§ What you have to do
Restate the span of lines that starts with the line containing "72 of scene.py on. More parts follow." and ends with the line containing "FOLD_CUT = 5.0", word for word, including both, with nothing else.

Entries taken from a collection:
=-=-=-=-=

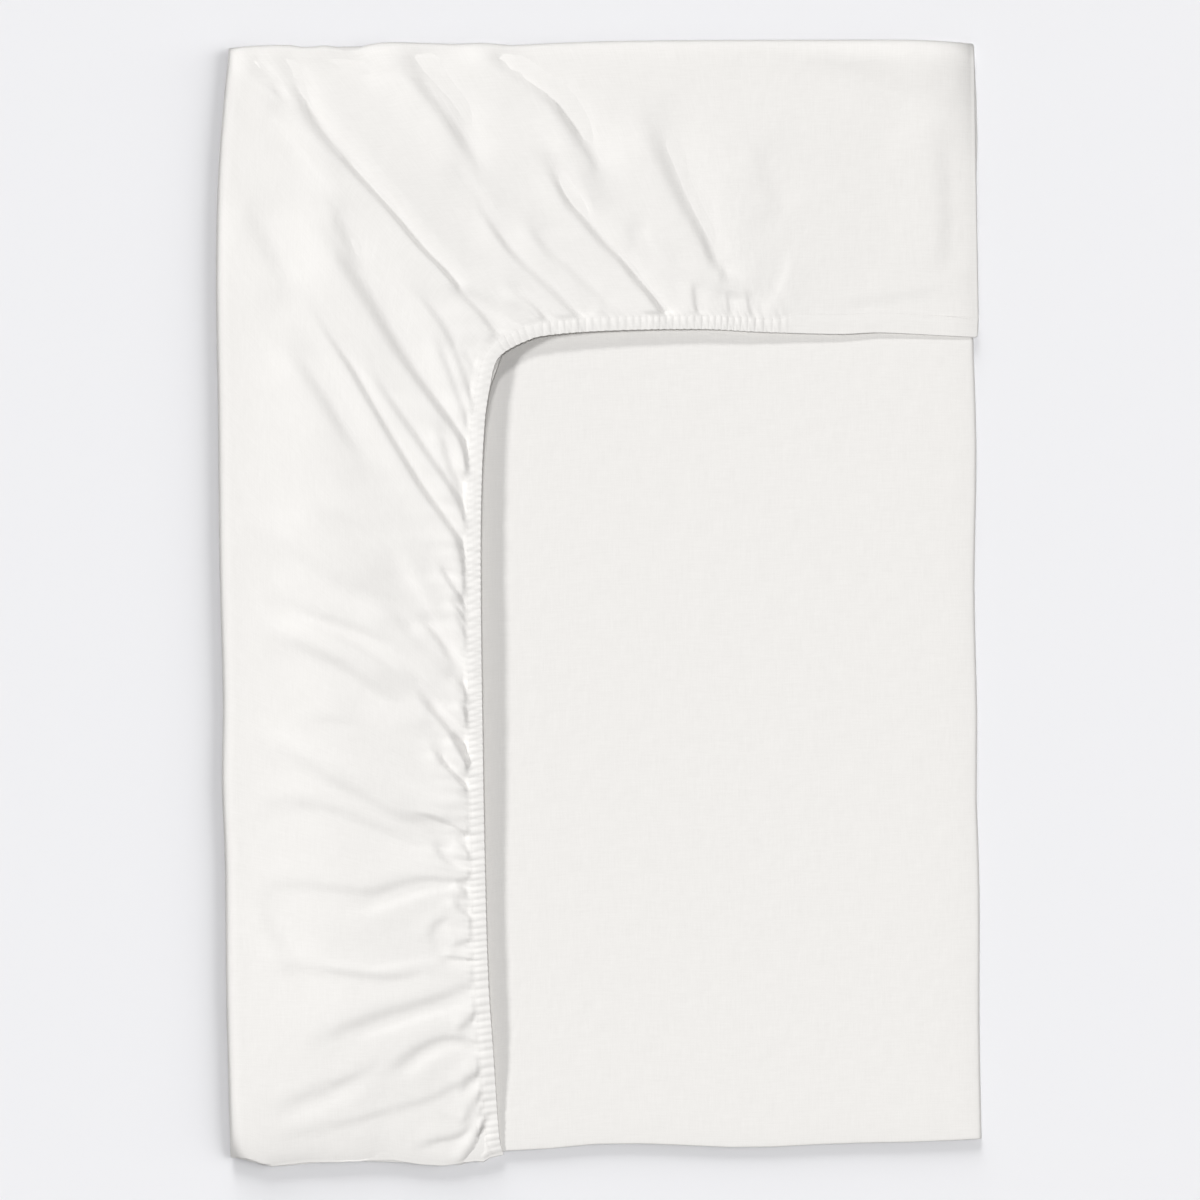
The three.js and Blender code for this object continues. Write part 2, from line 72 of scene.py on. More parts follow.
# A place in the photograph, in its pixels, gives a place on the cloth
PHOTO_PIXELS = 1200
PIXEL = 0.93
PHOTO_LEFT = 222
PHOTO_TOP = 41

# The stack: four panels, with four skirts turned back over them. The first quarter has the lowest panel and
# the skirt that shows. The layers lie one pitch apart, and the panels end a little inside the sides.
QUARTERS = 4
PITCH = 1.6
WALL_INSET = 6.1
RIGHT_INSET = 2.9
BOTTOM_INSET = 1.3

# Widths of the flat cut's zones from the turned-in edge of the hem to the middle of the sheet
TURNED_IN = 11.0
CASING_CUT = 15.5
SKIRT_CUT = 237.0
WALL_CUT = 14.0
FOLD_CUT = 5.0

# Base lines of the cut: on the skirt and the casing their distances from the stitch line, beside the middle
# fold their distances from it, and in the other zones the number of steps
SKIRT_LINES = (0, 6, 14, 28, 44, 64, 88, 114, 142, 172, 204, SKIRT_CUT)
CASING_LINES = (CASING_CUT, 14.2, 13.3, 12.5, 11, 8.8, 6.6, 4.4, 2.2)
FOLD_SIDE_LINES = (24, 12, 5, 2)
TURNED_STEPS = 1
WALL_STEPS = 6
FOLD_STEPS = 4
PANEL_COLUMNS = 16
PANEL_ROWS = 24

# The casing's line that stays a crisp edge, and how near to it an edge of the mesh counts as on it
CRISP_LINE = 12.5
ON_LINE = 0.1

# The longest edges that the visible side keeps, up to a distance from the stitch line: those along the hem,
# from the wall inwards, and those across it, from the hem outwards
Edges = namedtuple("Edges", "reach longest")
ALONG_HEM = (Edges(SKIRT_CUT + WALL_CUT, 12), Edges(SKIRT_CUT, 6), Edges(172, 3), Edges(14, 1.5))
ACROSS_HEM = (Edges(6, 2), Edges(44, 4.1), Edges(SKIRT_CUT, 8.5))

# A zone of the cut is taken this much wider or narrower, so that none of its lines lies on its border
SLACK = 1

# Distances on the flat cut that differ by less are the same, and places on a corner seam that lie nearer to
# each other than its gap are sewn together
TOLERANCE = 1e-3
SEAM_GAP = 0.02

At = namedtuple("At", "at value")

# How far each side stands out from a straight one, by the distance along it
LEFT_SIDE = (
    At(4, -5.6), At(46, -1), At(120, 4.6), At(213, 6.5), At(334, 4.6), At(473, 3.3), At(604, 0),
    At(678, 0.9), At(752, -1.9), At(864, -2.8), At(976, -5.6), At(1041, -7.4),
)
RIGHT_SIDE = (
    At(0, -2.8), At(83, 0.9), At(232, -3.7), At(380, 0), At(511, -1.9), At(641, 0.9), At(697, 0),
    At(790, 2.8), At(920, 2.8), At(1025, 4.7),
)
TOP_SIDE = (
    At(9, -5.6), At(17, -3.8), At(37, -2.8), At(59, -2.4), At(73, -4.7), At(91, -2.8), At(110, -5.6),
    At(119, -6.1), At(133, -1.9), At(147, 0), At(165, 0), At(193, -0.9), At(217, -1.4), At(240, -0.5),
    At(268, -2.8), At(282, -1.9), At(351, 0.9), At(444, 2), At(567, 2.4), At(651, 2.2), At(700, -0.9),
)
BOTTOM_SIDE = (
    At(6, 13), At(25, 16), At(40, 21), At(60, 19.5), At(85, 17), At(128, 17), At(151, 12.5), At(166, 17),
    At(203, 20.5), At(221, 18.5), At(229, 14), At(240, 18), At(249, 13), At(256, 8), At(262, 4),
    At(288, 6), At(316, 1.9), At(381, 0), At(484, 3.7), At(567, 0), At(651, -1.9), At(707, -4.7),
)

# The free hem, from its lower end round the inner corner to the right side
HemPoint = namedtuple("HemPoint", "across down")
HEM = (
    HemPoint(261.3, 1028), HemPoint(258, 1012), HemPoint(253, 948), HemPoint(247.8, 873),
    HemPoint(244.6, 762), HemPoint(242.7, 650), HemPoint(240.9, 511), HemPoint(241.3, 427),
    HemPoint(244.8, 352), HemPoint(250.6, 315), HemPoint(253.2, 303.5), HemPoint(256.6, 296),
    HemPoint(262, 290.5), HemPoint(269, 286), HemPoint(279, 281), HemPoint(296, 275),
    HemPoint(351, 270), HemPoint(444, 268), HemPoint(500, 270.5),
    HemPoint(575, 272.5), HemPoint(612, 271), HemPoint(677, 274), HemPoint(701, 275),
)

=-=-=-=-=

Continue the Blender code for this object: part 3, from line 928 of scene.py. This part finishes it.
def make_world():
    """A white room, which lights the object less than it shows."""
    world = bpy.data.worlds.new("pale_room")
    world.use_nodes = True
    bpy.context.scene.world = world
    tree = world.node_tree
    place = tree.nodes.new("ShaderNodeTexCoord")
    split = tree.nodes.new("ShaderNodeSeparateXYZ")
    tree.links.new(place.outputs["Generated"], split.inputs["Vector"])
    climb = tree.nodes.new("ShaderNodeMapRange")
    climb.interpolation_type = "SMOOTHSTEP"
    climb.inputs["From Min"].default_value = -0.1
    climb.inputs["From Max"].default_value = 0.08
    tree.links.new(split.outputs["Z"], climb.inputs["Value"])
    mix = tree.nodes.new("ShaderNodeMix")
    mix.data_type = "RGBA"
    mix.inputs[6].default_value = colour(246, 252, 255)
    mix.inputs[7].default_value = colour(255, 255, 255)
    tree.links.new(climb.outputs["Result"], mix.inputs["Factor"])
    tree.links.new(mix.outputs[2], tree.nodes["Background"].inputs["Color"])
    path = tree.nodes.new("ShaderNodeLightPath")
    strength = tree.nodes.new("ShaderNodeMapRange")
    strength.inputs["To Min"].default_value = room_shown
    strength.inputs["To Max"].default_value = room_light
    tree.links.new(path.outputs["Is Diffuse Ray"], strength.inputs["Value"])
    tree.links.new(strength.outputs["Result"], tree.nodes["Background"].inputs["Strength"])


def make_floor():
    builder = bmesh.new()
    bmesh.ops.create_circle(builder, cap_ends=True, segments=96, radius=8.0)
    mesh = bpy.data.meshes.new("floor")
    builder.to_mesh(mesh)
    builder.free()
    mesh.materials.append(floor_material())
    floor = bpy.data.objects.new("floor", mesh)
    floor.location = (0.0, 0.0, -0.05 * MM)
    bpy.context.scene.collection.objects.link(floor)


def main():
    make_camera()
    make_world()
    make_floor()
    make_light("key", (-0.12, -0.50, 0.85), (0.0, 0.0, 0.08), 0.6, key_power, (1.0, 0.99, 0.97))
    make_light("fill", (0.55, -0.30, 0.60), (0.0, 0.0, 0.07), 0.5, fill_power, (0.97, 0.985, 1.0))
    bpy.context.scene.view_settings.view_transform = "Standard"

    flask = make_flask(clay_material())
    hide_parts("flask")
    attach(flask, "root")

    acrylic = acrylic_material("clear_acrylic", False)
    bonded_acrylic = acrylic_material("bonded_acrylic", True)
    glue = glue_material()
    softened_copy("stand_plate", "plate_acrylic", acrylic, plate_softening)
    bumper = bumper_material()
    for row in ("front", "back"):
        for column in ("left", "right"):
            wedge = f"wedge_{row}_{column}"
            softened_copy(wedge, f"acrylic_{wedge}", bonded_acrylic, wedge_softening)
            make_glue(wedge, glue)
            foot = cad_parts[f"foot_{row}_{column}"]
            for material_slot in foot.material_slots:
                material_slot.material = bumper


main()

=-=-=-=-=

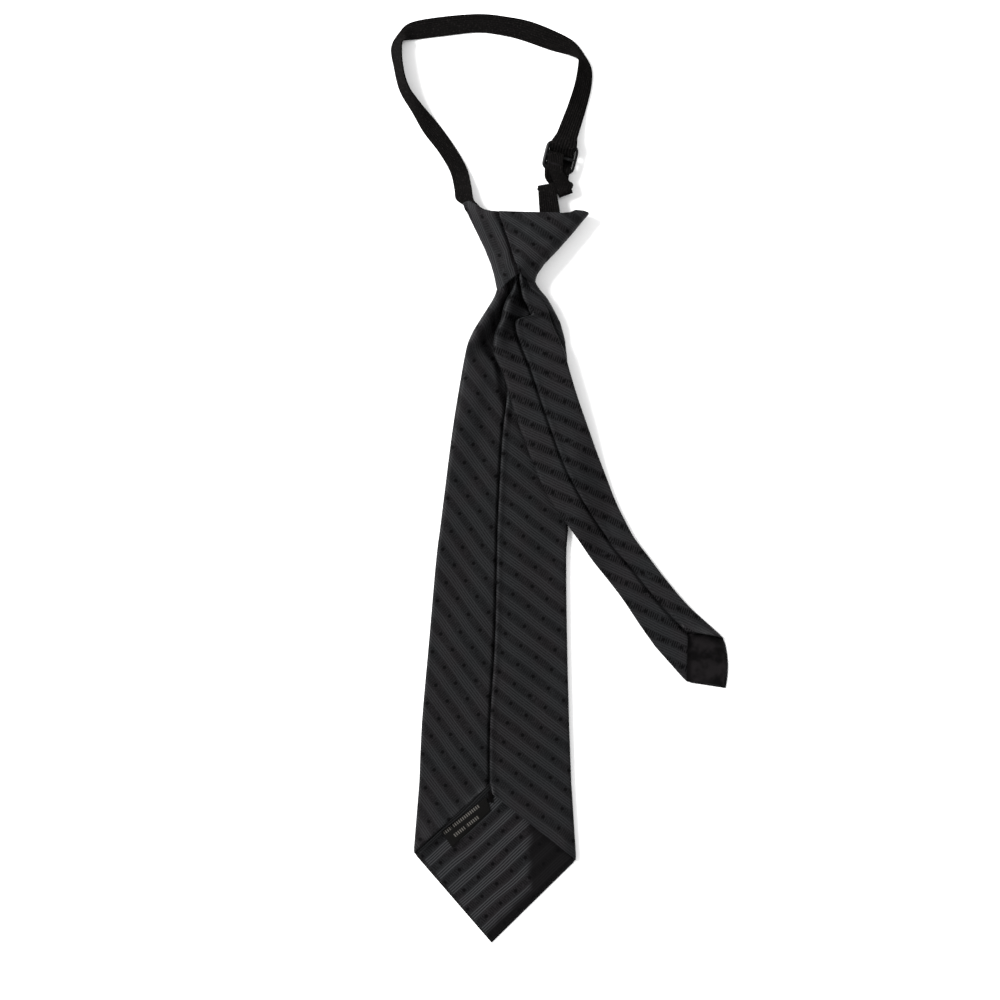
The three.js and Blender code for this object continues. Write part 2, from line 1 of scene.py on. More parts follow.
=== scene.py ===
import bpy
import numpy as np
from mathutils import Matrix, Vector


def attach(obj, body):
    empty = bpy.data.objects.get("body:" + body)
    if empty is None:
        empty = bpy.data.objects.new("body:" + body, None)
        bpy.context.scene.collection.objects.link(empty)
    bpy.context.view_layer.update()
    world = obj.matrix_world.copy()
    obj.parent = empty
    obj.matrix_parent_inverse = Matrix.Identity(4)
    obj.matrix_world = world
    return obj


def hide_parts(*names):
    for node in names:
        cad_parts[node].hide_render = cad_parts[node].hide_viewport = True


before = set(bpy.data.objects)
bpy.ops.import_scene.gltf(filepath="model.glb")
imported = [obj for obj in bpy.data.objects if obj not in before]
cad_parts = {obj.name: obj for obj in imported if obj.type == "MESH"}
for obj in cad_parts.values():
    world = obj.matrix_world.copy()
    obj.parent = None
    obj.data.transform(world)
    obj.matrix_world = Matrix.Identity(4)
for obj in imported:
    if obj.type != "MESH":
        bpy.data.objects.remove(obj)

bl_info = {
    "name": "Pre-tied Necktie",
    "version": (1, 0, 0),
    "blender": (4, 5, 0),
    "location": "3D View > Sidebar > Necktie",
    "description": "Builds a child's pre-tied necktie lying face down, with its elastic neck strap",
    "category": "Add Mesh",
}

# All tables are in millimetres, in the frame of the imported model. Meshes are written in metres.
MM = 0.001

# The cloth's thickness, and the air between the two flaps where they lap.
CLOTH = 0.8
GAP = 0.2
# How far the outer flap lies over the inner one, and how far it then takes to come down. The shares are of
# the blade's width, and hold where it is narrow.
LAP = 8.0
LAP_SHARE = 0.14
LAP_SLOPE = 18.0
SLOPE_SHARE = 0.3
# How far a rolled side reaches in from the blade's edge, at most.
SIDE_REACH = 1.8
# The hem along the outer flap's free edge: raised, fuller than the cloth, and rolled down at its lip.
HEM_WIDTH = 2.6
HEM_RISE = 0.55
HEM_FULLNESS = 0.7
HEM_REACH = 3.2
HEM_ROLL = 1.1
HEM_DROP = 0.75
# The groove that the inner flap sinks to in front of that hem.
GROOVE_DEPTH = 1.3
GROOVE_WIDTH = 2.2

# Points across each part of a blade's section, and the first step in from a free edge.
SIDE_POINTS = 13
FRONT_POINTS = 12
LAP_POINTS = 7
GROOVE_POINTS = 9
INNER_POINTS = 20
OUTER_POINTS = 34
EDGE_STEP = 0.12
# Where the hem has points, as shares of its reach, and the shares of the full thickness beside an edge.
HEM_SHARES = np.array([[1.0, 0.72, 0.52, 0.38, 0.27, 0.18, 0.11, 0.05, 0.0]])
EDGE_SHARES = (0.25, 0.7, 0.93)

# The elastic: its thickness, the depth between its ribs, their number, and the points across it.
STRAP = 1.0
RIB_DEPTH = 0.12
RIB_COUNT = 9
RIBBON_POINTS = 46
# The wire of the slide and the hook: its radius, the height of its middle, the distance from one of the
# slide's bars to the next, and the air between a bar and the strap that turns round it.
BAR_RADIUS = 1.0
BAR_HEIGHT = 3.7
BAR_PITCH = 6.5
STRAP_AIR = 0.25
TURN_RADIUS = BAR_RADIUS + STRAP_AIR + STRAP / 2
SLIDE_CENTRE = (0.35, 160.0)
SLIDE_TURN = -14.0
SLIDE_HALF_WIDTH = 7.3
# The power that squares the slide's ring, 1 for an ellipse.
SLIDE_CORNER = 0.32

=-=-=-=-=

§ Written response
The three.js and Blender code for this object continues. Write part 2, from line 72 of scene.py on. More parts follow.
# A place in the photograph, in its pixels, gives a place on the cloth
PHOTO_PIXELS = 1200
PIXEL = 0.93
PHOTO_LEFT = 222
PHOTO_TOP = 41

# The stack: four panels, with four skirts turned back over them. The first quarter has the lowest panel and
# the skirt that shows. The layers lie one pitch apart, and the panels end a little inside the sides.
QUARTERS = 4
PITCH = 1.6
WALL_INSET = 6.1
RIGHT_INSET = 2.9
BOTTOM_INSET = 1.3

# Widths of the flat cut's zones from the turned-in edge of the hem to the middle of the sheet
TURNED_IN = 11.0
CASING_CUT = 15.5
SKIRT_CUT = 237.0
WALL_CUT = 14.0
FOLD_CUT = 5.0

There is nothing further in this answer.